To do - Return the whole listing exactly as it stands.

Recorded information -
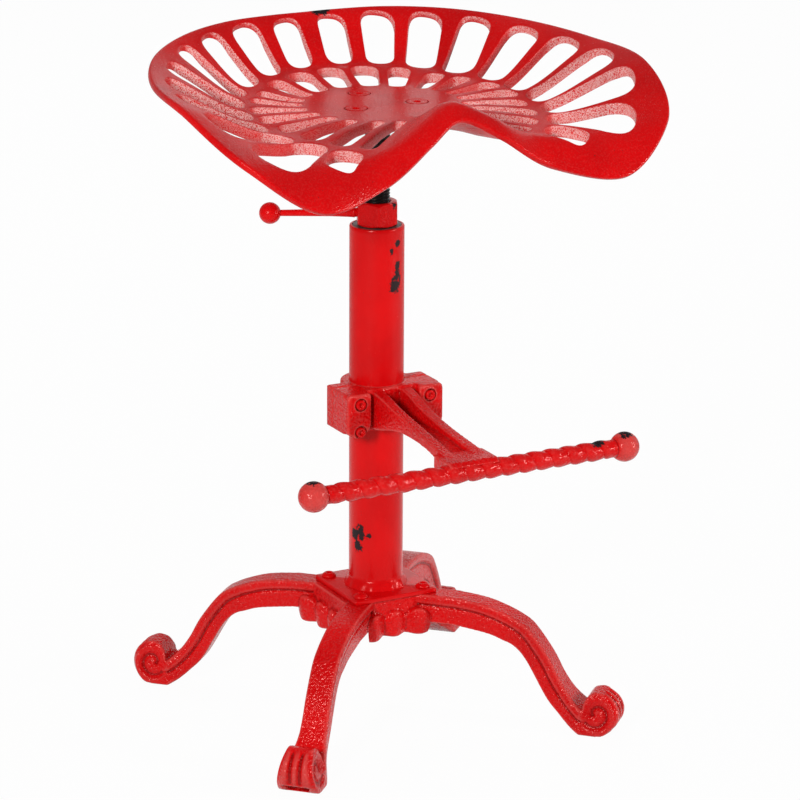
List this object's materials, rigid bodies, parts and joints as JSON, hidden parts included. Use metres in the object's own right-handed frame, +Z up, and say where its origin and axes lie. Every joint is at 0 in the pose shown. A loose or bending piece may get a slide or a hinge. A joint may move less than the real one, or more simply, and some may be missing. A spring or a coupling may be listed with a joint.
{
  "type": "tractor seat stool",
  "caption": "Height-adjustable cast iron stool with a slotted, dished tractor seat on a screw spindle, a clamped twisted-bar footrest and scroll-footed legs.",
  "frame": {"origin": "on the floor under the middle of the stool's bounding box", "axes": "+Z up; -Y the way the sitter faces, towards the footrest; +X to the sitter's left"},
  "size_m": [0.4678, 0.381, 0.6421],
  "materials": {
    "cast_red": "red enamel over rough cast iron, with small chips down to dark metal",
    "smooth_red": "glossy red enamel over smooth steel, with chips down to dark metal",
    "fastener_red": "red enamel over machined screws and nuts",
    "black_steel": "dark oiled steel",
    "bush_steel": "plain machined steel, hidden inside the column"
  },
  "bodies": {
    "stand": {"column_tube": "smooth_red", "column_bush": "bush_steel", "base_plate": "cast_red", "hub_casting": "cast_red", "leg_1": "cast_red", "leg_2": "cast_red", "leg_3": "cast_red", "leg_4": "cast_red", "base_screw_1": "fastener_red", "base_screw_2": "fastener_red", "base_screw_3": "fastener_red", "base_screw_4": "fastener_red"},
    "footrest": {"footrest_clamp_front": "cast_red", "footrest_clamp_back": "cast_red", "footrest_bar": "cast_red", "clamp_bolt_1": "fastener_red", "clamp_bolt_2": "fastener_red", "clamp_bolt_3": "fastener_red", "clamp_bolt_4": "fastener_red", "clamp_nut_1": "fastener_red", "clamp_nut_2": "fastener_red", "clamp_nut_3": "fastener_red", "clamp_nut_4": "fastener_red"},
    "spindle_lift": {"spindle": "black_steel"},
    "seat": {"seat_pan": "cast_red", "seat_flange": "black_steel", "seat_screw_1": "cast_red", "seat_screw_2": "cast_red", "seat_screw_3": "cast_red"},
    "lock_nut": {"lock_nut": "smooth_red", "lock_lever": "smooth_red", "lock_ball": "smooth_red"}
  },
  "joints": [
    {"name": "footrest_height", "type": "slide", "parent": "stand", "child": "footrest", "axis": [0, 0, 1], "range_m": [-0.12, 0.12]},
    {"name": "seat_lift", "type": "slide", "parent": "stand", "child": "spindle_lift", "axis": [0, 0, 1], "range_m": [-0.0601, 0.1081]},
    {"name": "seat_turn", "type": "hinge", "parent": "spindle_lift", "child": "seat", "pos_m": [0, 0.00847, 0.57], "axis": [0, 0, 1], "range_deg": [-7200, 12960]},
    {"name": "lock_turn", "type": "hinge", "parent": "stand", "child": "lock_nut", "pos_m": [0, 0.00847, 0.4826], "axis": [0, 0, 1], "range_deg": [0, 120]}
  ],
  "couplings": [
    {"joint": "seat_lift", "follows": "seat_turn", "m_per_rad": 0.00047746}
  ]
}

Task solution -
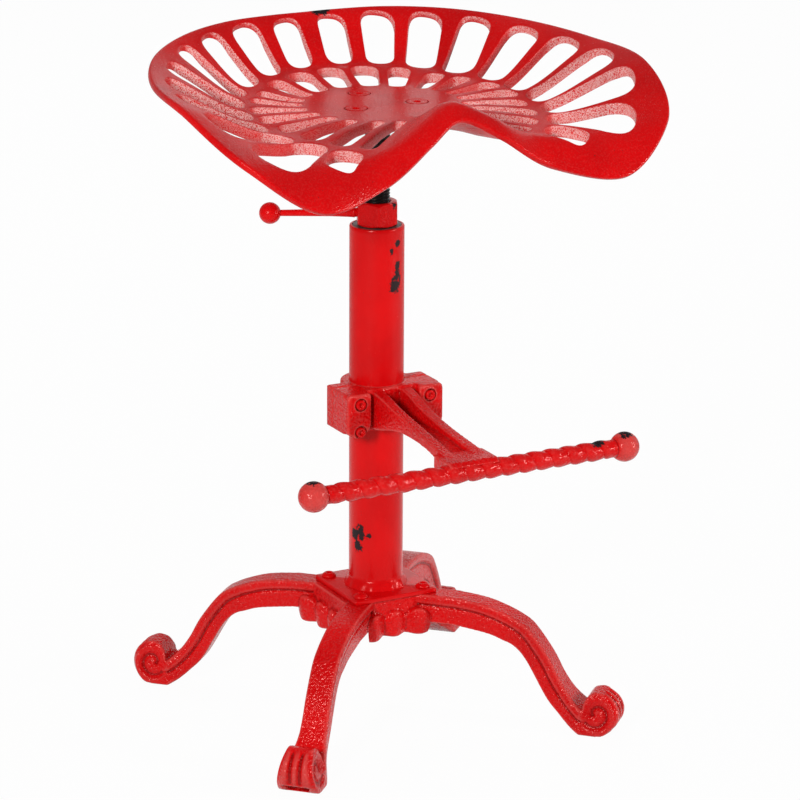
List this object's materials, rigid bodies, parts and joints as JSON, hidden parts included. Use metres in the object's own right-handed frame, +Z up, and say where its origin and axes lie. Every joint is at 0 in the pose shown. A loose or bending piece may get a slide or a hinge. A joint may move less than the real one, or more simply, and some may be missing. A spring or a coupling may be listed with a joint.
{
  "type": "tractor seat stool",
  "caption": "Height-adjustable cast iron stool with a slotted, dished tractor seat on a screw spindle, a clamped twisted-bar footrest and scroll-footed legs.",
  "frame": {"origin": "on the floor under the middle of the stool's bounding box", "axes": "+Z up; -Y the way the sitter faces, towards the footrest; +X to the sitter's left"},
  "size_m": [0.4678, 0.381, 0.6421],
  "materials": {
    "cast_red": "red enamel over rough cast iron, with small chips down to dark metal",
    "smooth_red": "glossy red enamel over smooth steel, with chips down to dark metal",
    "fastener_red": "red enamel over machined screws and nuts",
    "black_steel": "dark oiled steel",
    "bush_steel": "plain machined steel, hidden inside the column"
  },
  "bodies": {
    "stand": {"column_tube": "smooth_red", "column_bush": "bush_steel", "base_plate": "cast_red", "hub_casting": "cast_red", "leg_1": "cast_red", "leg_2": "cast_red", "leg_3": "cast_red", "leg_4": "cast_red", "base_screw_1": "fastener_red", "base_screw_2": "fastener_red", "base_screw_3": "fastener_red", "base_screw_4": "fastener_red"},
    "footrest": {"footrest_clamp_front": "cast_red", "footrest_clamp_back": "cast_red", "footrest_bar": "cast_red", "clamp_bolt_1": "fastener_red", "clamp_bolt_2": "fastener_red", "clamp_bolt_3": "fastener_red", "clamp_bolt_4": "fastener_red", "clamp_nut_1": "fastener_red", "clamp_nut_2": "fastener_red", "clamp_nut_3": "fastener_red", "clamp_nut_4": "fastener_red"},
    "spindle_lift": {"spindle": "black_steel"},
    "seat": {"seat_pan": "cast_red", "seat_flange": "black_steel", "seat_screw_1": "cast_red", "seat_screw_2": "cast_red", "seat_screw_3": "cast_red"},
    "lock_nut": {"lock_nut": "smooth_red", "lock_lever": "smooth_red", "lock_ball": "smooth_red"}
  },
  "joints": [
    {"name": "footrest_height", "type": "slide", "parent": "stand", "child": "footrest", "axis": [0, 0, 1], "range_m": [-0.12, 0.12]},
    {"name": "seat_lift", "type": "slide", "parent": "stand", "child": "spindle_lift", "axis": [0, 0, 1], "range_m": [-0.0601, 0.1081]},
    {"name": "seat_turn", "type": "hinge", "parent": "spindle_lift", "child": "seat", "pos_m": [0, 0.00847, 0.57], "axis": [0, 0, 1], "range_deg": [-7200, 12960]},
    {"name": "lock_turn", "type": "hinge", "parent": "stand", "child": "lock_nut", "pos_m": [0, 0.00847, 0.4826], "axis": [0, 0, 1], "range_deg": [0, 120]}
  ],
  "couplings": [
    {"joint": "seat_lift", "follows": "seat_turn", "m_per_rad": 0.00047746}
  ]
}